WRITTEN REQUEST: Begin with the line that contains "mesh.set_sharp_from_angle(angle=SHARP_ANGLE)", end with the line that contains "if empty is", and extract exactly that stretch of lines.

DATA LINES:
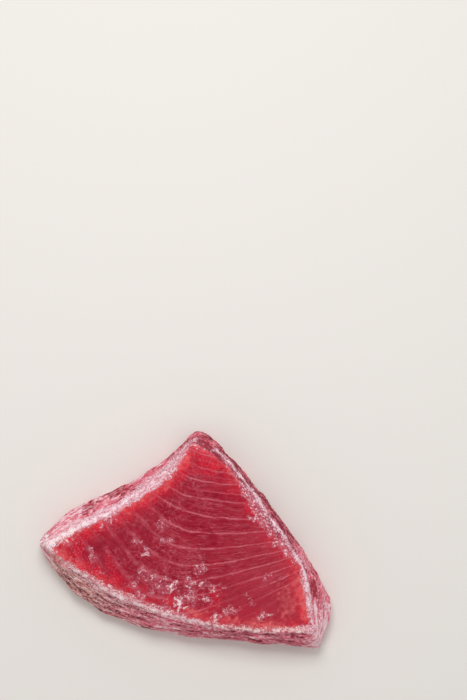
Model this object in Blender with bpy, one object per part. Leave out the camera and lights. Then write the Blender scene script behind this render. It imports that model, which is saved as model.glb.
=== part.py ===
"""Raw tuna steak: a frozen slab cut across the loin of a large tuna, as one solid.

The cut face lies level on top, with +X to its right and +Y towards its pointed back corner. The
origin is on the floor under the middle of the slab. Lengths are in metres.
"""

import math

import bmesh
import bpy
from mathutils import Vector, noise
from mathutils.geometry import delaunay_2d_cdt, interpolate_bezier

MM = 0.001

# Driving sizes of the slab.
LENGTH = 146 * MM
DEPTH = 109 * MM
THICKNESS = 23 * MM
GIRTH_HEIGHT = 7 * MM
FOOT_TUCK = 0.05
SIDE_BULGE = 1.5

# The girth is the slab's widest outline, and the rim is the edge of the cut face. Both have four
# edges, clockwise from the sharp left tip: the back left, the right, the short right end and the
# skin side. An edge is its first corner and two handles, as shares of LENGTH and DEPTH, and how
# far from the corner its rounding starts.
GIRTH = (
    ((-0.499, -0.019), (-0.361, 0.267), (-0.163, 0.146), 2.0 * MM),
    ((0.043, 0.523), (0.215, 0.314), (0.417, -0.028), 8.0 * MM),
    ((0.500, -0.291), (0.501, -0.349), (0.479, -0.440), 6.0 * MM),
    ((0.464, -0.503), (0.053, -0.432), (-0.341, -0.489), 3.0 * MM),
)
RIM = (
    ((-0.470, -0.011), (-0.340, 0.071), (-0.061, 0.198), 2.0 * MM),
    ((0.021, 0.450), (0.214, 0.344), (0.249, 0.071), 7.0 * MM),
    ((0.393, -0.106), (0.404, -0.193), (0.421, -0.284), 5.0 * MM),
    ((0.438, -0.399), (0.164, -0.422), (-0.178, -0.330), 2.0 * MM),
)

# The bevel between the rim and the side: its share of the way out to the girth along each edge,
# how far it drops, and how much it steepens on the way.
BEVEL_SHARES = (0.50, 0.60, 0.20, 0.22)
BEVEL_DROPS = (3.0 * MM, 3.0 * MM, 1.6 * MM, 1.6 * MM)
BEVEL_CURVE = 1.5

# How fine the facets are. A cap's facets stay a share of their size clear of its edge.
FACET = 2.0 * MM
UNDER_FACET = 9.0 * MM
EDGE_CLEARANCE = 0.6
CORNER_FACETS = (4, 8, 7, 5)
BEVEL_RINGS = 2
SIDE_RINGS = 8
FOOT_RINGS = 3
CURVE_STEPS = 160
BLEND_POINTS = 5
SAME_POINT = 1e-7
SHARP_ANGLE = math.radians(40)

# Muscle bands. They nest about a bend: their right limbs fan out from a far point, and their left
# limbs run down at an angle. The bend is tighter near the pointed back corner. The bands get
# narrower towards the skin side, and less so on the left, where they are shifted a little too.
FAN_CENTRE = (115 * MM, 12.5 * MM)
FAN_RADIUS = 89.5 * MM
LIMB_ANGLE = math.radians(56)
LIMB_OFFSET = 0.9 * MM
BAND_BEND = 9 * MM
CORNER_BEND = 5 * MM
BEND_FROM = 12 * MM
BEND_TO = 34 * MM
BAND_WIDTH = 7.6 * MM
BAND_NARROWING = 33.5 * MM
BAND_START = 0.55
LEFT_SPREAD = 0.65
LEFT_SHIFT = 0.3
LEFT_FROM = 2 * MM
LEFT_TO = -28 * MM
BAND_SWELL = 0.14 * MM

# Relief: how far each kind stands proud, and its size along the surface. That of the side fades
# out over the rings next to the rim and over the foot.
FACE_WAVE = 0.45 * MM
FACE_WAVE_SIZE = 30 * MM
LUMP = 0.80 * MM
LUMP_SIZE = 11 * MM
CRAG = 0.65 * MM
CRAG_SIZE = 4.5 * MM
LAYER = 0.60 * MM
LAYER_PITCH = 4.6 * MM
LAYER_WANDER = 2.2 * MM
LAYER_WANDER_SIZE = 26 * MM
RIM_FADE_RINGS = 4
CRUST = 0.32 * MM
CRUST_SIZE = 3.2 * MM
CRUST_WIDTH = 6 * MM

FLESH_COLOUR = (0.43, 0.035, 0.058, 1.0)
FLESH_ROUGHNESS = 0.42


def clear_scene():
    for obj in list(bpy.data.objects):
        bpy.data.objects.remove(obj)


def on_plan(share):
    """A point of an outline's drawing, at real size."""
    return Vector((share[0] * LENGTH, share[1] * DEPTH, 0.0))


def chain_length(points):
    return sum((b - a).length for a, b in zip(points, points[1:]))


def walk(points, start, end, count):
    """count points at even steps along a chain of points, from start to end."""
    found = []
    gone = 0.0
    at = 0
    for step in range(count):
        target = start + (end - start) * step / (count - 1)
        while at < len(points) - 2 and gone + (points[at + 1] - points[at]).length < target:
            gone += (points[at + 1] - points[at]).length
            at += 1
        stride = (points[at + 1] - points[at]).length
        found.append(points[at].lerp(points[at + 1], (target - gone) / stride))
    return found


def bezier(edge, after):
    """The fine points of one edge, from its corner to the next edge's."""
    knots = [on_plan(share) for share in (*edge[:3], after[0])]
    return interpolate_bezier(*knots, CURVE_STEPS)


def edge_counts():
    """How many points each edge of an outline gets, the same for the rim as for the girth."""
    counts = []
    for edge, after in zip(GIRTH, GIRTH[1:] + GIRTH[:1]):
        curve = bezier(edge, after)
        counts.append(round(chain_length(curve) / FACET))
    return counts


def rounded_outline(outline, counts):
    """The points of a closed outline: each corner's rounding, then the edge that leaves it."""
    curves = []
    for edge, after, count in zip(outline, outline[1:] + outline[:1], counts):
        curve = bezier(edge, after)
        curves.append(walk(curve, edge[3], chain_length(curve) - after[3], count))
    points = []
    for index, edge in enumerate(outline):
        before = curves[index - 1][-1]
        corner = on_plan(edge[0])
        start = curves[index][0]
        handles = (before.lerp(corner, 2 / 3), start.lerp(corner, 2 / 3))
        arc = interpolate_bezier(before, *handles, start, CORNER_FACETS[index] + 2)
        points += arc[1:-1] + curves[index]
    return points


def round_the_loop(values, counts):
    """One value for each point of an outline, blended where one edge meets the next."""
    sharp = []
    for value, corner, count in zip(values, CORNER_FACETS, counts):
        sharp += [value] * (corner + count)
    span = range(-BLEND_POINTS, BLEND_POINTS + 1)
    return [sum(sharp[(i + k) % len(sharp)] for k in span) / len(span) for i in range(len(sharp))]


def side_rings():
    """The rings of points down the slab's side, from the rim to the foot."""
    counts = edge_counts()
    rim = rounded_outline(RIM, counts)
    girth = rounded_outline(GIRTH, counts)
    shares = round_the_loop(BEVEL_SHARES, counts)
    drops = round_the_loop(BEVEL_DROPS, counts)
    rings = []
    for step in range(BEVEL_RINGS + 1):
        part = step / BEVEL_RINGS
        ring = []
        for inner, outer, share, drop in zip(rim, girth, shares, drops):
            point = inner.lerp(outer, share * part)
            point.z = THICKNESS - drop * part ** BEVEL_CURVE
            ring.append(point)
        rings.append(ring)
    for step in range(1, SIDE_RINGS + 1):
        part = step / SIDE_RINGS
        out = 1 - (1 - part) ** SIDE_BULGE
        ring = []
        for inner, outer, share, drop in zip(rim, girth, shares, drops):
            point = inner.lerp(outer, share + (1 - share) * out)
            point.z = (THICKNESS - drop) * (1 - part) + GIRTH_HEIGHT * part
            ring.append(point)
        rings.append(ring)
    for step in range(1, FOOT_RINGS + 1):
        turn = step / FOOT_RINGS * math.pi / 2
        ring = [point * (1 - FOOT_TUCK * (1 - math.cos(turn))) for point in girth]
        for point in ring:
            point.z = GIRTH_HEIGHT * (1 - math.sin(turn))
        rings.append(ring)
    return rings


def inside(point, ring):
    """Whether a point lies inside a ring, seen from above."""
    crossings = 0
    for a, b in zip(ring, ring[1:] + ring[:1]):
        if (a.y > point.y) != (b.y > point.y):
            crossings += point.x < a.x + (point.y - a.y) * (b.x - a.x) / (b.y - a.y)
    return crossings % 2 == 1


def lattice(ring, spacing):
    """Points at the corners of even triangles, inside a ring and clear of its edge."""
    row_height = spacing * math.sqrt(3) / 2
    columns = math.ceil(LENGTH / 2 / spacing)
    rows = math.ceil(DEPTH / 2 / row_height)
    found = []
    for row in range(-rows, rows + 1):
        for column in range(-columns, columns + 1):
            x = (column + row % 2 / 2) * spacing
            point = Vector((x, row * row_height, ring[0].z))
            clearance = min((point - p).length for p in ring)
            if inside(point, ring) and clearance > spacing * EDGE_CLEARANCE:
                found.append(point)
    return found


def cap(bm, ring, spacing):
    """Fills a ring of vertices with even triangles, and gives the vertices added inside it."""
    edge_points = [v.co.copy() for v in ring]
    added = [bm.verts.new(point) for point in lattice(edge_points, spacing)]
    verts = ring + added
    flat = [v.co.xy for v in verts]
    edge_face = list(range(len(ring)))
    keep_inside = 1
    triangles = delaunay_2d_cdt(flat, [], [edge_face], keep_inside, SAME_POINT)[2]
    for triangle in triangles:
        bm.faces.new([verts[i] for i in triangle])
    return added


def smooth_rise(share):
    """0 below a share of 0 and 1 above 1, with no kink."""
    share = min(1.0, max(0.0, share))
    return share * share * (3 - 2 * share)


def band_phase(x, y):
    """Which muscle band a point of the cut face is in: whole numbers lie on the lines between."""
    fan = math.atan2(FAN_CENTRE[1] - y, FAN_CENTRE[0] - x) * FAN_RADIUS
    limb = -x * math.sin(LIMB_ANGLE) - y * math.cos(LIMB_ANGLE) - LIMB_OFFSET
    at_corner = smooth_rise((y - BEND_FROM) / (BEND_TO - BEND_FROM))
    bend = BAND_BEND + (CORNER_BEND - BAND_BEND) * at_corner
    level = (fan + limb) / 2 + math.hypot((fan - limb) / 2, bend)
    left = smooth_rise((x - LEFT_FROM) / (LEFT_TO - LEFT_FROM))
    narrowing = (level / BAND_NARROWING) ** 2 * (1 - LEFT_SPREAD * left)
    return BAND_START + level / BAND_WIDTH + narrowing + LEFT_SHIFT * left


def bumps(point, size):
    """Smooth noise from -1 to 1 whose bumps have this size."""
    return noise.noise(point / size)


def face_relief(point, from_edge):
    """How far the cut face stands proud, with its muscle bands and the frost crust at its rim."""
    swell = 0.5 - 0.5 * math.cos(2 * math.pi * band_phase(point.x, point.y))
    crust = max(0.0, 1 - from_edge / CRUST_WIDTH)
    return (
        FACE_WAVE * bumps(point, FACE_WAVE_SIZE)
        + BAND_SWELL * swell * (1 - crust)
        + CRUST * crust * bumps(point, CRUST_SIZE)
    )


def side_relief(point):
    """How far the side stands proud: lumps, crags and the layers that run along it."""
    wander = LAYER_WANDER * bumps(point, LAYER_WANDER_SIZE)
    layer = math.cos(2 * math.pi * (point.z + wander) / LAYER_PITCH)
    return (
        LUMP * bumps(point, LUMP_SIZE)
        + CRAG * bumps(point, CRAG_SIZE)
        + LAYER * layer * (0.5 + bumps(point, LUMP_SIZE))
    )


def roughen(bm, rings, face_verts):
    """Gives the cut face and the side their relief. The underside stays flat, to rest on."""
    bm.normal_update()
    rim = [v.co.copy() for v in rings[0]]
    moves = []
    for vert in face_verts:
        from_edge = min((vert.co - p).length for p in rim)
        moves.append((vert, vert.normal * face_relief(vert.co, from_edge)))
    for number, ring in enumerate(rings[:-1]):
        from_rim = (number + 1) / RIM_FADE_RINGS
        from_foot = (len(rings) - 1 - number) / FOOT_RINGS
        share = min(1.0, from_rim, from_foot)
        for vert in ring:
            moves.append((vert, vert.normal * side_relief(vert.co) * share))
    for vert, move in moves:
        vert.co += move


def centre_on_origin(bm):
    """Puts the middle of the slab's box over the origin, with its underside at height 0."""
    low = Vector(min(v.co[axis] for v in bm.verts) for axis in range(3))
    high = Vector(max(v.co[axis] for v in bm.verts) for axis in range(3))
    middle = (low + high) / 2
    bmesh.ops.translate(bm, verts=bm.verts, vec=(-middle.x, -middle.y, -low.z))


def steak_mesh():
    bm = bmesh.new()
    rings = [[bm.verts.new(point) for point in ring] for ring in side_rings()]
    for upper, lower in zip(rings, rings[1:]):
        for i in range(len(upper)):
            bm.faces.new((upper[i - 1], upper[i], lower[i], lower[i - 1]))
    face_verts = cap(bm, rings[0], FACET)
    cap(bm, rings[-1], UNDER_FACET)
    bmesh.ops.recalc_face_normals(bm, faces=bm.faces)
    roughen(bm, rings, face_verts)
    centre_on_origin(bm)
    mesh = bpy.data.meshes.new("tuna_steak")
    bm.to_mesh(mesh)
    bm.free()
    return mesh


def flesh_material():
    material = bpy.data.materials.new("raw_tuna")
    material.use_nodes = True
    shader = material.node_tree.nodes["Principled BSDF"]
    shader.inputs["Base Color"].default_value = FLESH_COLOUR
    shader.inputs["Roughness"].default_value = FLESH_ROUGHNESS
    shader.inputs["Metallic"].default_value = 0.0
    return material


def make_steak():
    mesh = steak_mesh()
    mesh.materials.append(flesh_material())
    mesh.shade_smooth()
    mesh.set_sharp_from_angle(angle=SHARP_ANGLE)
    steak = bpy.data.objects.new("tuna_steak", mesh)
    bpy.context.scene.collection.objects.link(steak)
    return steak


clear_scene()
make_steak()
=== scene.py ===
# %% [markdown]
# # A raw tuna steak, frozen
# The real thing is one slab of dark red muscle with a level cut on top, a flat one below, and
# frost on its edges. Its solid is one closed body, which stays as it is, because it is what is
# weighed and put down. Everything here is built round it: a finer copy of the slab, then ice.

# %% Load the solid
import math

import bpy
import numpy as np
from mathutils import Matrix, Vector, geometry, kdtree, noise


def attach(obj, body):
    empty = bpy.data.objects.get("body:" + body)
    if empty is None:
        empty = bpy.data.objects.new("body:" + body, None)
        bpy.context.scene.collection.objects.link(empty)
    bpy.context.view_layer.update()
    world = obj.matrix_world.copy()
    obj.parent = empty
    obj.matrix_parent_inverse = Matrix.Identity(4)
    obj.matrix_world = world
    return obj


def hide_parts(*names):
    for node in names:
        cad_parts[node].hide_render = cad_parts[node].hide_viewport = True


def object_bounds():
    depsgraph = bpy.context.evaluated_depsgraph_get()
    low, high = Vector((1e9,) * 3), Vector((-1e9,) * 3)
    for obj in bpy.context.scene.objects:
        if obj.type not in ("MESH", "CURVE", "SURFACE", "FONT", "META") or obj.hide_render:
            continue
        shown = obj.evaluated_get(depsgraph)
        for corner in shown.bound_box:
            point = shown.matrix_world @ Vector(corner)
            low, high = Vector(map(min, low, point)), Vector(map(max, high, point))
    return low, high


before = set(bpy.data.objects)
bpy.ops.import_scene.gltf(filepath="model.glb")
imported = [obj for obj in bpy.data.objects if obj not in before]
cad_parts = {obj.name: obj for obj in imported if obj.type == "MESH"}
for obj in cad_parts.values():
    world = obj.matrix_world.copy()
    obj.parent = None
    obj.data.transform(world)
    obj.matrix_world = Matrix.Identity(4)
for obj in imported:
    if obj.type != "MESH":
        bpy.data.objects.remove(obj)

MM = 0.001
SOLID = "tuna_steak"
solid_low, solid_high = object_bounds()
TOP = solid_high.z
print("solid, mm:", [round(side / MM, 1) for side in solid_high - solid_low])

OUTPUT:
    mesh.set_sharp_from_angle(angle=SHARP_ANGLE)
    steak = bpy.data.objects.new("tuna_steak", mesh)
    bpy.context.scene.collection.objects.link(steak)
    return steak


clear_scene()
make_steak()
=== scene.py ===
# %% [markdown]
# # A raw tuna steak, frozen
# The real thing is one slab of dark red muscle with a level cut on top, a flat one below, and
# frost on its edges. Its solid is one closed body, which stays as it is, because it is what is
# weighed and put down. Everything here is built round it: a finer copy of the slab, then ice.

# %% Load the solid
import math

import bpy
import numpy as np
from mathutils import Matrix, Vector, geometry, kdtree, noise


def attach(obj, body):
    empty = bpy.data.objects.get("body:" + body)
    if empty is None:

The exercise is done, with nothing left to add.